We follow a versioning technique that is similar to the MAJOR.MINOR.PATCH numbering convention that’s used by Semantic Versioning. These are defined as:

  • MAJOR — Primarily for Marketing purposes, but would include high-profile changes.

  • MINOR — All new features or new functionality. Unlike Semantic Versioning, we allow backward-incompatible changes, such as changing compression algorithms.

  • PATCH — Only backward-compatible security or bug fixes are allowed. No new features or other, unrelated code changes are allowed. This is important, as it means that each patch release should be more stable than the last.

It’s worth noting that the criteria above primarily applies to stable releases. Preview releases will introduce changes typically expected in patch releases. See the Preview / Stable Releases section below for more information.

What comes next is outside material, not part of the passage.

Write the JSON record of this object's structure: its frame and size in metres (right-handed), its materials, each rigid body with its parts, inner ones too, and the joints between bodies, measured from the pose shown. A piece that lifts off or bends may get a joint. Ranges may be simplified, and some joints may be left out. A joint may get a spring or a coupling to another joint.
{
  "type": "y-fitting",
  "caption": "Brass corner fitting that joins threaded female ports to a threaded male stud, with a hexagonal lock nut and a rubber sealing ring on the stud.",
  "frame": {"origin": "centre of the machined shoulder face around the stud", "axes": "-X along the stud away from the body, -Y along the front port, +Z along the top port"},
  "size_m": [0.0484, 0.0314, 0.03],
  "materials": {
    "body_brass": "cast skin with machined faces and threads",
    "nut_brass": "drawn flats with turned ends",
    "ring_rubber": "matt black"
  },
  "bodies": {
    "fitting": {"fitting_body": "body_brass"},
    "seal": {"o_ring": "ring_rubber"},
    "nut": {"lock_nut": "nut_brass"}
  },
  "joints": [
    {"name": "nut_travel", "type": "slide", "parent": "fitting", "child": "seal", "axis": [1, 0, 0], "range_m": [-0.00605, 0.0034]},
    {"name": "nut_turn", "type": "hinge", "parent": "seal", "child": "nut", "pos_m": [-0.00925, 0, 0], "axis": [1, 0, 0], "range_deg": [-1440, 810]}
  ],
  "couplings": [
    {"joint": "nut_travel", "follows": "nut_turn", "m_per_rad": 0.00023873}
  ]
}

Preview and Stable Releases

Humio publishes new releases on a fairly quick schedule to get new features out to you as quickly as possible. This can sometimes result in some instability, so we have adopted an odd (preview)/even (stable) versioning system to better communicate how stable a release is expected to be.

As features are developed, an odd release series (where the minor version number is odd) will be available containing these new features. While these releases are intended to be usable, there is a chance that problems could arise. These will typically be as stable as releases prior to 1.7.0 have been historically. New features and other changes will be introduced as patch releases for any odd/preview release series. Once the features have been tested sufficiently, that preview series will be released as a new stable version.